The language of a strong dollar they have been using for 10 years while systematically printing more and more money. So instead of verbiage, how about some reality? If he was on a reality show, he would have been off the island five years ago.

What signposts would you expect to see before the Fed tightens credit?

Well, it’s not so much tighten or loosen: It’s stability. Instead of inflation or deflation, how about a policy of “flation”? That means affixing it to a narrow range on gold and then people could trust the dollar again. You would get more realistic interest rates and more investment instead of speculation in currencies and commodities.

So I think the key thing is for the Fed to make it clear that they are abandoning a weak dollar policy. They have various ways they can signal that — like saying it and then following through by stopping the printing presses, pull the plug.
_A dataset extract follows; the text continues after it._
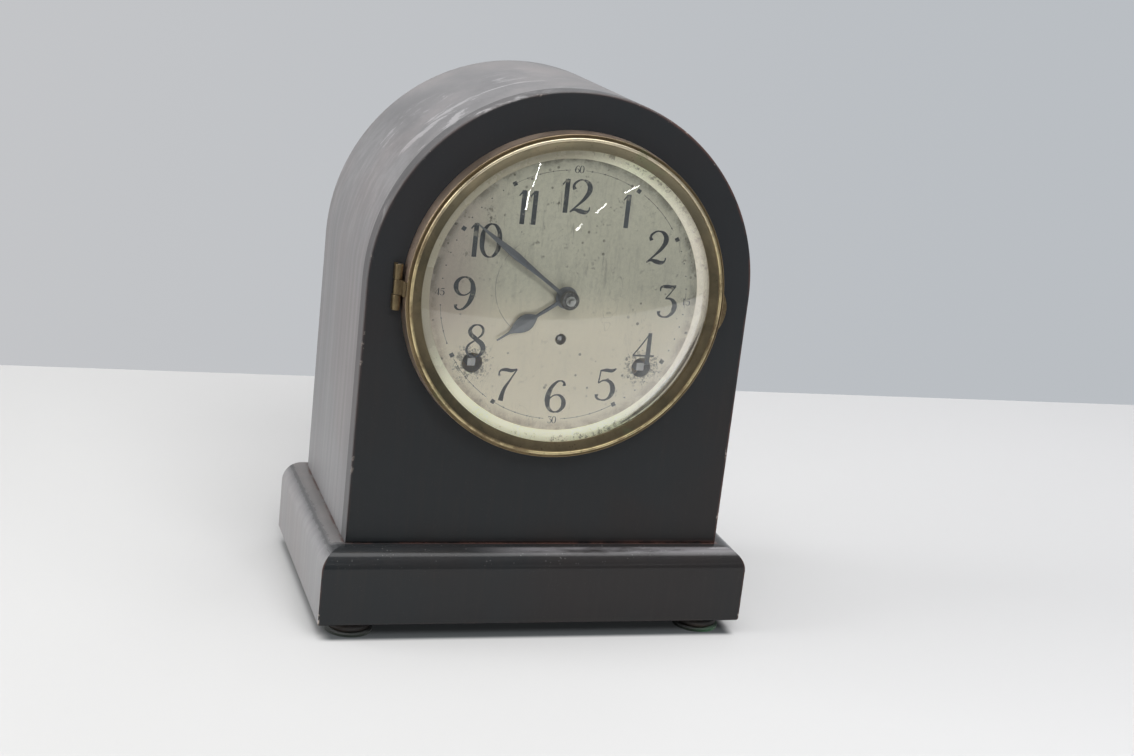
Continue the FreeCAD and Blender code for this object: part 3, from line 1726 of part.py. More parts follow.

Many students are graduating college with huge debts and salaries that won’t match. Is there a bubble or oversupply in the college education market?

It’s not so much an oversupply in the number of people who have a college education. There is always a need for people who have a real education.

The real bubble is in tuitions, which have been going up at twice the rate of health care and four times the rate of the general price level for years.

Parents are asking, “What are we getting in return for all this money we lay out, all this debt we take on?” And the answer is less and less. So I think you’re going to see a real revolution — it’s an overused word — but I think it’s going to apply in higher education in the next 10 or 15 years.

Where, instead of taking four years to get your undergraduate degree, you’re going to do it in three. Take maybe five or six weeks off in the summer and go through. That would cut costs enormously. If you want an advanced degree, you do it in four years instead of five or six.

It’s imminently doable. And perversely the government’s policies help create higher tuitions by providing aid to students and the like. What happens when the students get the extra money, the university just jacks up the tuition fee. You’re on a treadmill and the treadmill is winning.

I think you will see more and more a real focus on, “OK, college or university, what are you supplying and is it worth the investment and sacrifice we make to provide those resources to you?”

On a more personal note, what kind of alternate investments — those besides stocks, bonds and real estate — do you own, if any?

No surprise, I have life insurance policies. And I think basic things like that.

The key thing on investing, you don’t have to have massive, convoluted new financial instruments and all sorts of pretzel-like commodities. All you need to do is set aside a certain amount each month. Even if you start with very few dollars, compound interest does work.

If you have that discipline of just buying a certain amount, and initially just go with index funds with low fees if you don’t have time to do picking for yourself. And you’ll do very nicely.

The key thing is consistency. The big mistake people make is they let emotions take them over on the upside. ‘Golly, I talked to someone at the bar last night who said he tripled his money. That guy doesn’t have many brains — I could do better than that.’

You go doing silly things.

And at the downturn people say, “I can’t take the risk, I can’t sleep at night, I have to pull out,” and they miss the upturn. Many of them, millions of investors, did not get the full benefit of the stock market turn in March of 2009 because the outlook was so bleak. But the market has doubled since then and a lot of people missed most of that.